For the maximum durability in these hostile environments, where decorative protective coatings take the brunt of the environmental impact, a third clear top coat of PVDF provides maximum protection. By adding this third clear top coating, parts coated can be covered by a 20 or 25 year warranty for film integrity, resistance to chalking, color and gloss retention by the coating manufacturer.
The introduction of the PVDF resin based fluoropolymers embraced the emerging “wet on wet on wet” coating technology which enabled the 3 coatings ( the corrosion inhibiting primer + fluoropolymer color coat + PVDF clear coat) to be applied consecutively in a single production cycle on our automated overhead line. The molecular composition of the PVDF clear coat provides a seal that precludes UV rays, high velocity sand impact, chemical cleaning from eroding the color or performance of the coating. Contractors have reported that this surface lubricity has protected the finish during the installation stage of a project.
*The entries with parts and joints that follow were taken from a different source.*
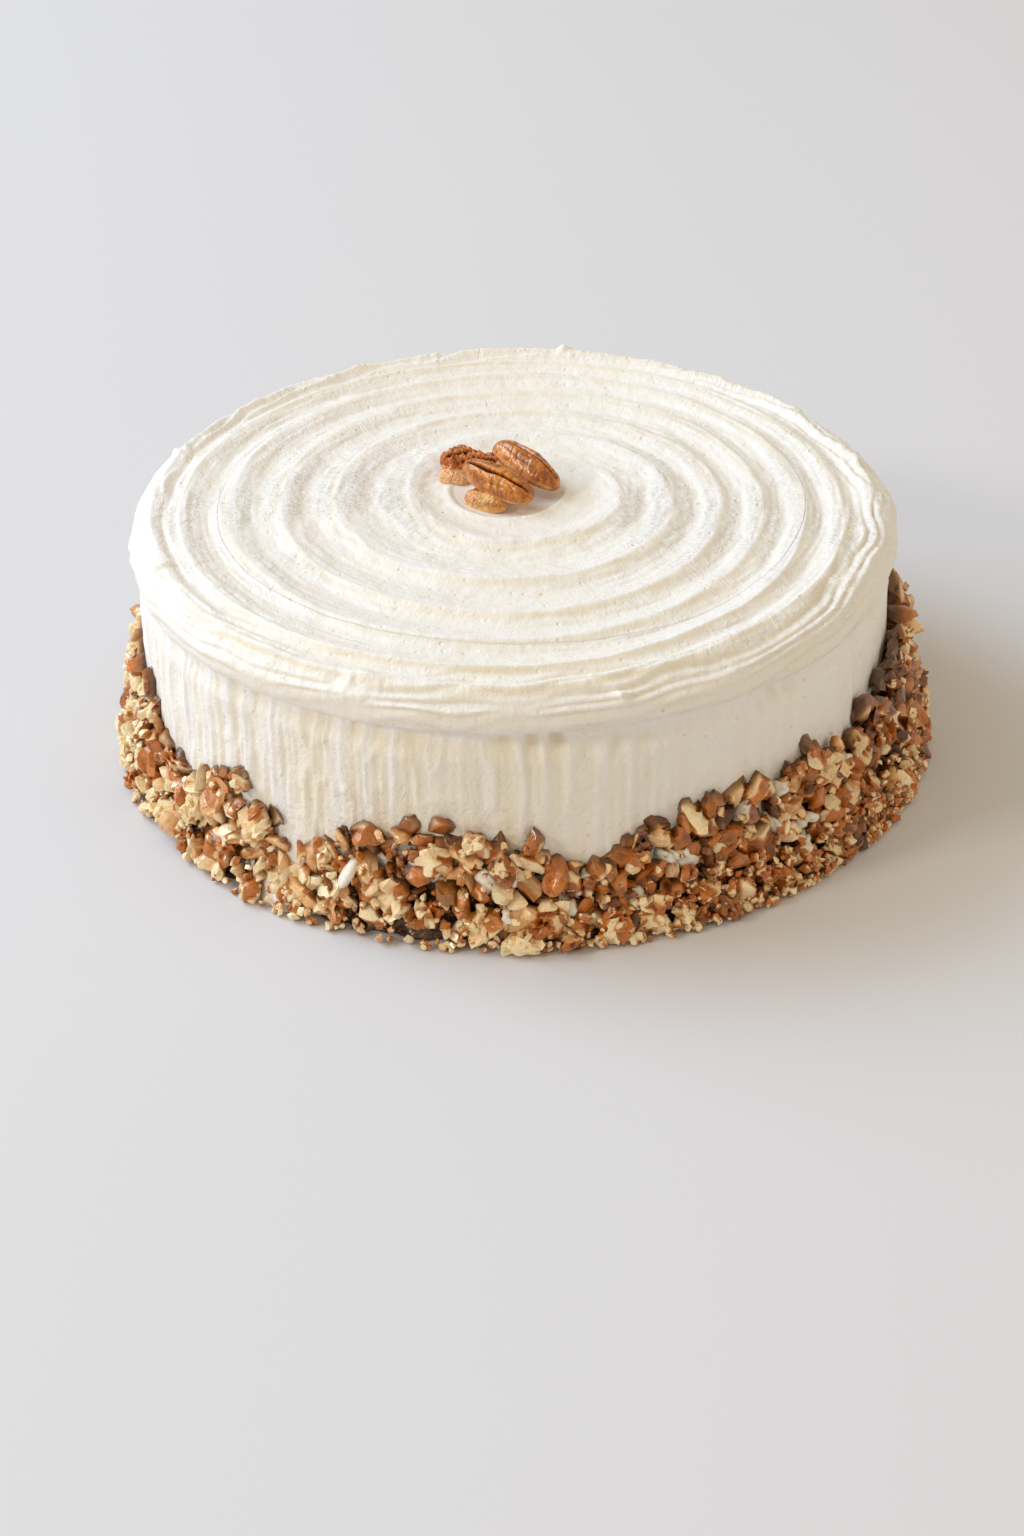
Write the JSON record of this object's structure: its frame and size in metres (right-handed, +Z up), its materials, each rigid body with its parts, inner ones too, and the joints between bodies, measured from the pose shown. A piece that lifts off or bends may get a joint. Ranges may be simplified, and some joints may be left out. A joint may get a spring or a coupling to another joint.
{
  "type": "hummingbird cake",
  "caption": "Whole round cake under cream-cheese frosting with a combed spiral top, a pecan cluster in the middle and a border of chopped nuts round its foot.",
  "frame": {"origin": "middle of the cake's flat underside", "axes": "+Z up along the cake's own axis; -Y is the front, the side that faces the viewer; +X is the viewer's right"},
  "size_m": [0.2521, 0.2527, 0.0882],
  "materials": {
    "frosting": "soft satin cream-cheese frosting, ivory white",
    "chopped_nuts": "chopped pecan and walnut, ivory cut faces and brown skins, lightly glossy",
    "pecan_skin": "satin golden-brown pecan skin",
    "pecan_inside": "rough reddish-brown inner face of a broken pecan",
    "pecan_pale": "glossy pale honey-coloured pecan piece"
  },
  "bodies": {
    "root": {"frosted_cake": "frosting", "nut_border": "chopped_nuts", "pecan_front": "pecan_skin", "pecan_right": "pecan_skin", "pecan_left": "pecan_inside", "pecan_chip": "pecan_pale"}
  },
  "joints": []
}
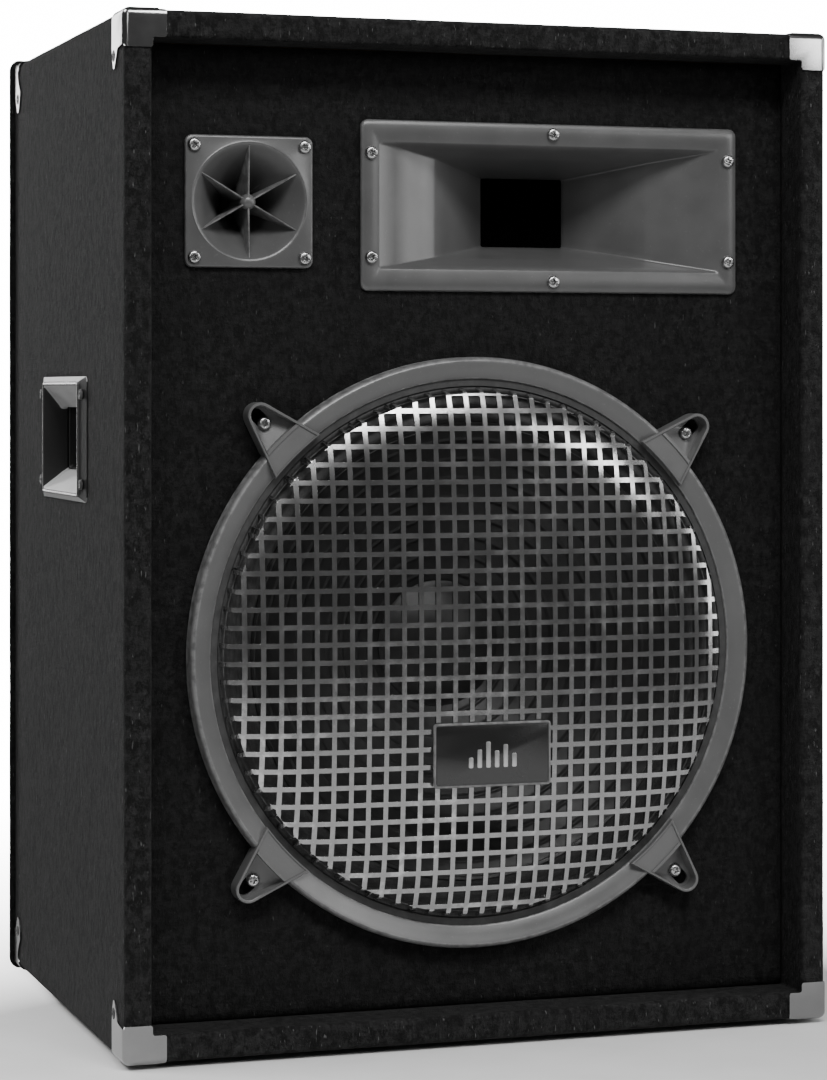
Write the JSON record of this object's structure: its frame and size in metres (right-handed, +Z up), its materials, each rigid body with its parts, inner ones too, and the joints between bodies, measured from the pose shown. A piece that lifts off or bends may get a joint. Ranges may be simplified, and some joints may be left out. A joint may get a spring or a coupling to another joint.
{
  "type": "pa speaker cabinet",
  "caption": "Carpet-covered floor PA loudspeaker with a grilled woofer, a mid horn, a finned tweeter, side handles and metal corners.",
  "frame": {"origin": "bottom centre of the whole cabinet, where its feet stand on the floor", "axes": "+X to the right seen from the front, -Y out of the front, +Z up"},
  "size_m": [0.493, 0.3778, 0.6714],
  "materials": {
    "carpet": "short grey-black needled felt carpet",
    "board": "raw particle board and plywood",
    "corner_metal": "satin grey pressed steel corner",
    "screw_black": "black zinc screw",
    "screw_bright": "bright zinc screw",
    "handle_plastic": "fine-textured moulded plastic",
    "horn_plastic": "satin moulded plastic horn",
    "grille_plastic": "satin dark grey coated lattice",
    "badge_face": "black badge with a pale raised edge",
    "basket": "black pressed steel frame",
    "magnet_steel": "zinc-plated steel",
    "ferrite": "dark ferrite ring",
    "cone_paper": "ribbed black paper cone",
    "surround_cloth": "doped pleated cloth",
    "spider_cloth": "phenolic-dipped corrugated cloth",
    "former_foil": "aluminium coil former",
    "copper_coil": "enamelled copper winding",
    "gasket_board": "black fibre gasket",
    "black_plastic": "black moulded plastic",
    "red_plastic": "red knurled cap",
    "black_cap": "black knurled cap",
    "nickel": "nickel-plated contact",
    "rubber": "black rubber",
    "circuit_board": "green circuit board",
    "film_capacitor": "yellow film capacitor",
    "resistor_ceramic": "white ceramic resistor",
    "wire_jacket": "black jacketed lead",
    "socket_steel": "black painted steel socket"
  },
  "bodies": {
    "cabinet": {"panel_left": "board", "panel_right": "board", "panel_top": "board", "panel_bottom": "board", "back_panel": "board", "front_baffle": "board", "baffle_cleats": "board", "back_cleats": "board", "cross_brace": "board", "carpet_wrap": "carpet", "baffle_carpet": "carpet", "corner_screws": "screw_bright", "handle_screws": "screw_black", "back_screws": "screw_black", "foot_screws": "screw_bright", "pole_socket_screws": "screw_black", "baffle_screws": "screw_bright", "handle_left": "handle_plastic", "handle_right": "handle_plastic", "feet": "rubber", "pole_socket": "socket_steel", "woofer_basket": "basket", "woofer_gasket": "gasket_board", "woofer_surround": "surround_cloth", "spider": "spider_cloth", "top_plate": "magnet_steel", "magnet": "ferrite", "yoke": "magnet_steel", "woofer_terminals": "nickel", "grille_ring": "grille_plastic", "grille_mesh": "grille_plastic", "grille_clamps": "grille_plastic", "badge": "badge_face", "mid_horn": "horn_plastic", "mid_driver": "black_plastic", "tweeter_horn": "horn_plastic", "tweeter_housing": "black_plastic", "terminal_dish": "black_plastic", "jack_sockets": "nickel", "post_bases": "nickel", "crossover_board": "circuit_board", "crossover_spacers": "nickel", "crossover_coils": "copper_coil", "crossover_capacitors": "film_capacitor", "crossover_resistor": "resistor_ceramic", "wiring": "wire_jacket", "corner_front_bottom_left": "corner_metal", "corner_front_bottom_right": "corner_metal", "corner_front_top_left": "corner_metal", "corner_front_top_right": "corner_metal", "corner_rear_bottom_left": "corner_metal", "corner_rear_bottom_right": "corner_metal", "corner_rear_top_left": "corner_metal", "corner_rear_top_right": "corner_metal"},
    "cone": {"woofer_cone": "cone_paper", "dust_cap": "cone_paper", "coil_former": "former_foil", "voice_coil": "copper_coil"},
    "red_cap": {"post_cap_red": "red_plastic"},
    "black_cap": {"post_cap_black": "black_cap"}
  },
  "joints": [
    {"name": "cone_travel", "type": "slide", "parent": "cabinet", "child": "cone", "axis": [0, -1, 0], "range_m": [-0.006, 0.006], "stiffness_N_per_m": 4800, "deforming": ["woofer_surround", "spider"]},
    {"name": "red_cap_turn", "type": "hinge", "parent": "cabinet", "child": "red_cap", "pos_m": [0.019, 0.1669, 0.314], "axis": [0, 1, 0], "continuous": true},
    {"name": "black_cap_turn", "type": "hinge", "parent": "cabinet", "child": "black_cap", "pos_m": [-0.019, 0.1669, 0.314], "axis": [0, 1, 0], "continuous": true}
  ]
}
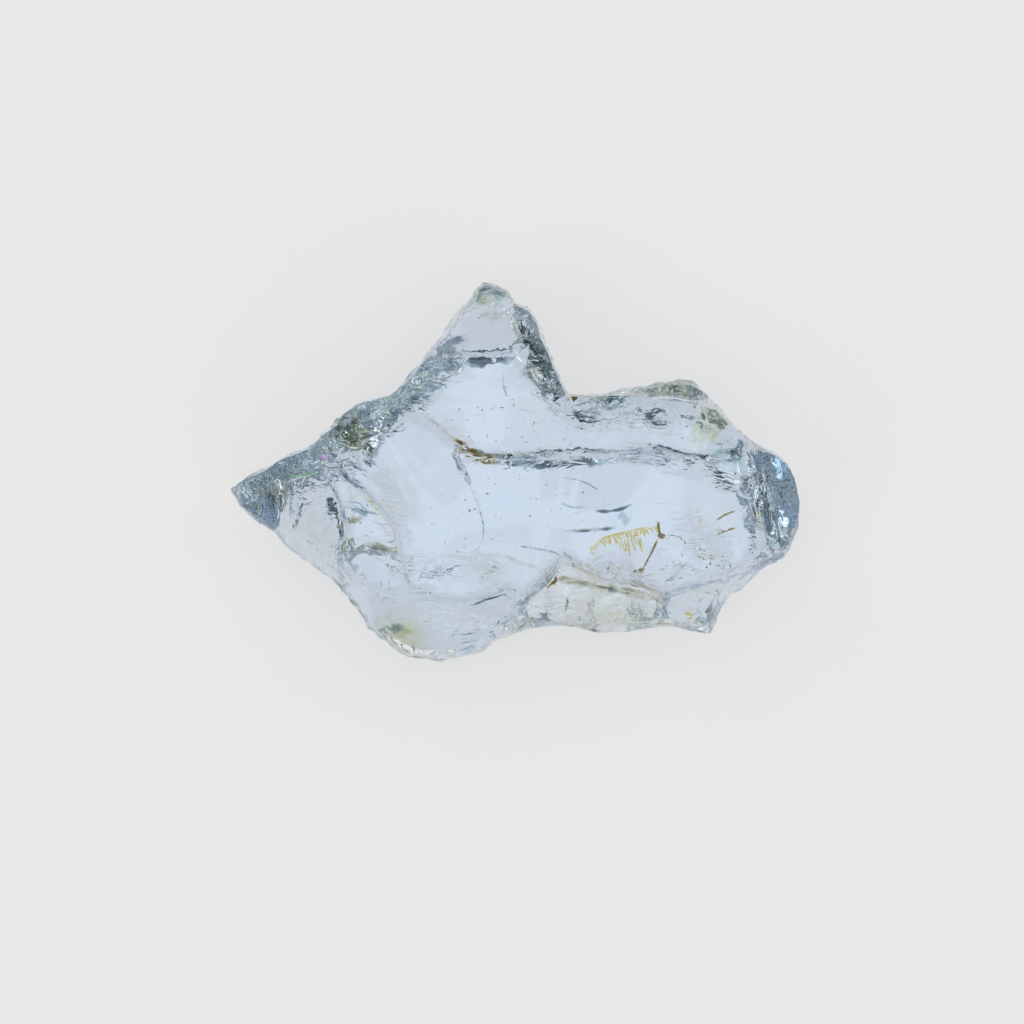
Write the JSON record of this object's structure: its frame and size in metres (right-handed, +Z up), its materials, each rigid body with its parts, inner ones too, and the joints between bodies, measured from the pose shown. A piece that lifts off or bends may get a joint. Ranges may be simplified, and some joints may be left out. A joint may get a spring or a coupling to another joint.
{
  "type": "aquamarine crystal",
  "caption": "Rough, clear pale blue fragment of aquamarine: a thick flat shard with a pointed tip, a peak, broken ledges and a rounded end, lying on its flat back face.",
  "frame": {"origin": "centre of the bounding box, on the flat face that the stone rests on", "axes": "+X along the stone's length, towards its rounded end; +Y towards its peak; +Z up, away from the face it rests on"},
  "size_m": [0.015, 0.0102, 0.0043],
  "materials": {
    "beryl": "clear pale blue, broken glassy faces with fine cracks and faint iron stains"
  },
  "bodies": {
    "root": {"aquamarine_crystal": "beryl"}
  },
  "joints": []
}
During the last 50 years several million feet of PVDF coated railings, canopies, awnings, and wind/sun screens were installed along the Eastern seaboard, from the Carolinas through the Florida peninsula and around the Gulf states without failure. These regions boast the most punishing shoreline environment for salt water corrosion.
The original development and testing of the liquid PVDF coating with a corrosion inhibiting primer was applied over the amorphous chromium phosphate conversion coating. “On-fence” exposure test panels with this combination have been under continuing evaluation in South Florida testing stations for over 70 years and still exhibit excellent coating adhesion. Amorphous chromium phosphate was the mandated pretreatment in the American Architectural Manufacturers Association (AAMA) high end specifications from 1979 – (AAMA 605.2) “Voluntary Specification for High Performance Organic Coatings on Architectural Extrusions and Panels” through 2005.
Chromium Phosphate Conversion Coating: The chromium phosphate conversion coating is recognized as the superior metal pretreatment for use in severe coastal and industrial environments. However, it is associated with demanding process controls in production. Chromic acid, used in the chemical conversion of the aluminum surface is subject to very strict health and industrial hygiene controls. equipment to ensure compliance as well as the implementation of strict monitoring and record keeping of employee exposure levels. The net effect of the revised standard for metal pretreatment described in AAMA 2605-05 and the new OSHA regulations initiated the search for less demanding alternatives to the time tested and proven chromium phosphate conversion coating. With the increase in the focus on chrome containing materials by the Federal Government, the costs for companies to operate with chromium pretreatment processes has increased substantially over the last 15 years. Most companies that had this pretreatment capability have discontinued the use to avoid paying the costs to control emissions and have moved to lower performing pretreatment technologies.
Coating Failure: It is important to note that the most common failures of organic coatings in coastal environment are the result of galvanic and filiform corrosion. The aluminum substrate becomes anodic and corrodes. The corrosion produced undermines the coating’s adhesion and delamination occurs. To minimize this reaction with aluminum balcony railings the concrete deck is core drilled at post locations. The anchoring posts should be set in insulating epoxy cement. If it is necessary to floor mount the railings directly to the concrete pad it is imperative the aluminum foot plate be separated from the stainless steel fasteners with nylon or other insulating sleeves or washers.
What is Filiform Corrosion?: The porosity of organic coatings varies considerably with fluoropolymers being the least permeable by a significant factor. Filiform corrosion is initiated when the organic coating ruptures or when moist salt laden air penetrates the pores of the coating down to the aluminum substrate. Without an appropriate pretreatment (especially with a coating system that does not employ a corrosion inhibiting primer) catastrophic coating delamination can occur.